Multiple regression analysis is a study of how a dependent variable is related to two or more independent variables. Generally, we used $p$ to denote the number of independent variables. The equation that describes how the dependent variable $y$ is related to the independent variables $x_1,\ x_2,\ x_3,\ ......, x_n$ and an error term is called as multiple regression model. A close result of this model reveals that $y$ is a linear function of $x_1,\ x_2,\ x_3,\ ......,\ x_p$ plus the error term $\varepsilon$.
$y$ = $\beta_0\ +\ \beta_1\ x_1,\ ............,\ \beta_px_p$ + $\varepsilon$.

Where, $\beta_0,\ \beta_1,\ ............,\ \beta_p$ are the parameters and the error term $\varepsilon$ is a random variable

## Multiple Regression Assumptions

When we calculate a regression equation, we are attempting to use the independent variables to predict what the dependent variable will be. In the process of calculating the regression equation, we assume that certain conditions exist with regard to the data we are using.
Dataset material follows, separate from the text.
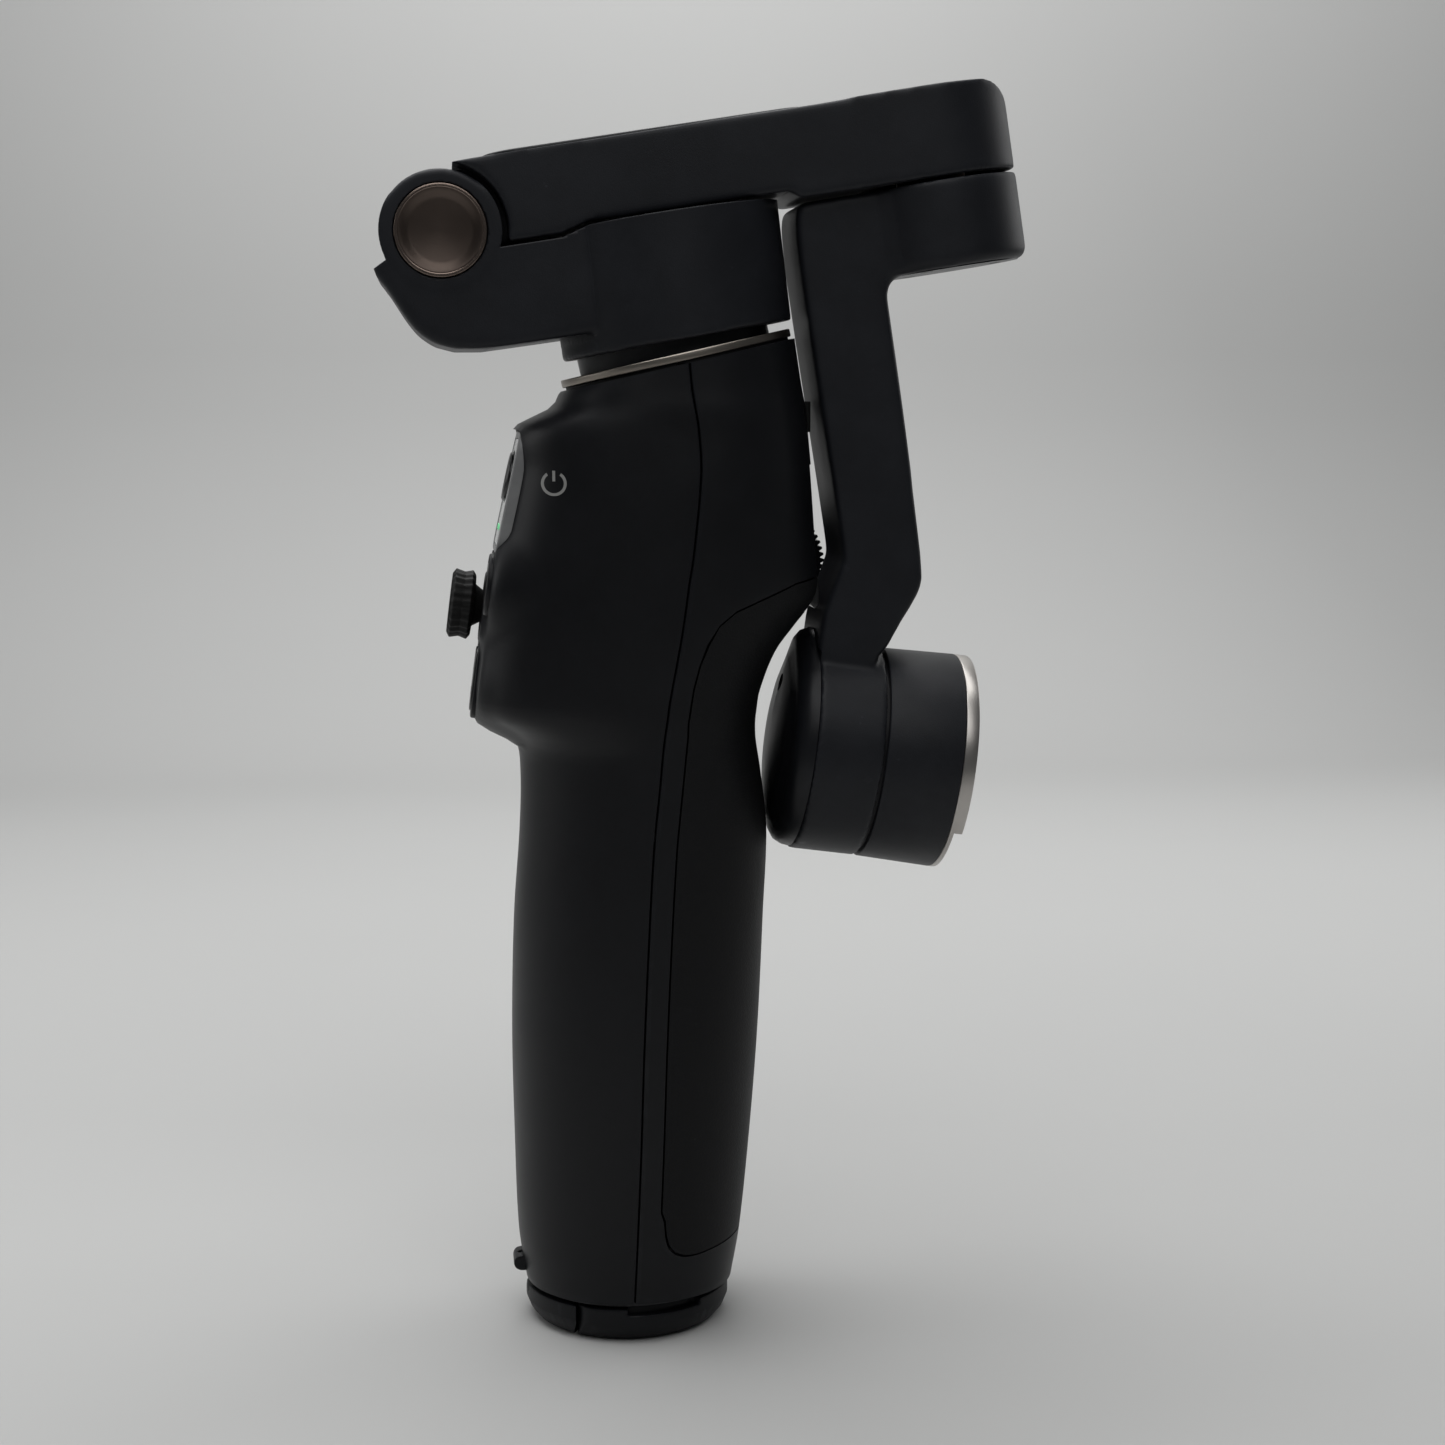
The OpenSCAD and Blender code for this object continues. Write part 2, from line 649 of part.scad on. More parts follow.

The properties of least squares estimators and the statistical analysis are based on the following assumptions:

### 1. Assumption about the form of the model

The equation that describes how the dependent variable $y$ is related to the independent variables $x_1, x_2, x_3,......, x_n$ is assumed to be in linear in the regression parameters $\beta_0 + \beta_1,............, \beta_p$.

$y$ = $\beta_0\ +\ \beta_1\ x_1,\ ............, \beta_px_p$ + $\varepsilon$.

### 2. Assumption about the errors:

The errors are assumed to be independent and identically distributed normal random variables each with mean zero and common variance.

There are three assumption for the predictor variables
1. The predictor variables $x_1,\ x_2,\ x_3,\ ......, x_p$ are non random and the values $x_{1j},\ x_{2j},\ x_{3j},\ ......,\ x_{nj}$, $j$ = $1,\ 2,\ ....., p$ are assumed fixed in advance.
2. The values $x_{1i},\ x_{2j},\ ......,\ x_{nj}$ are measured without error.
3. The predictor variables $x_1,\ x_2,\ x_3,\ ......, x_p$ are assumed to be linearly independent of each other.

### 4. Assumption about the observations

All observations are equally reliable and have approximately equal role in finding regression result.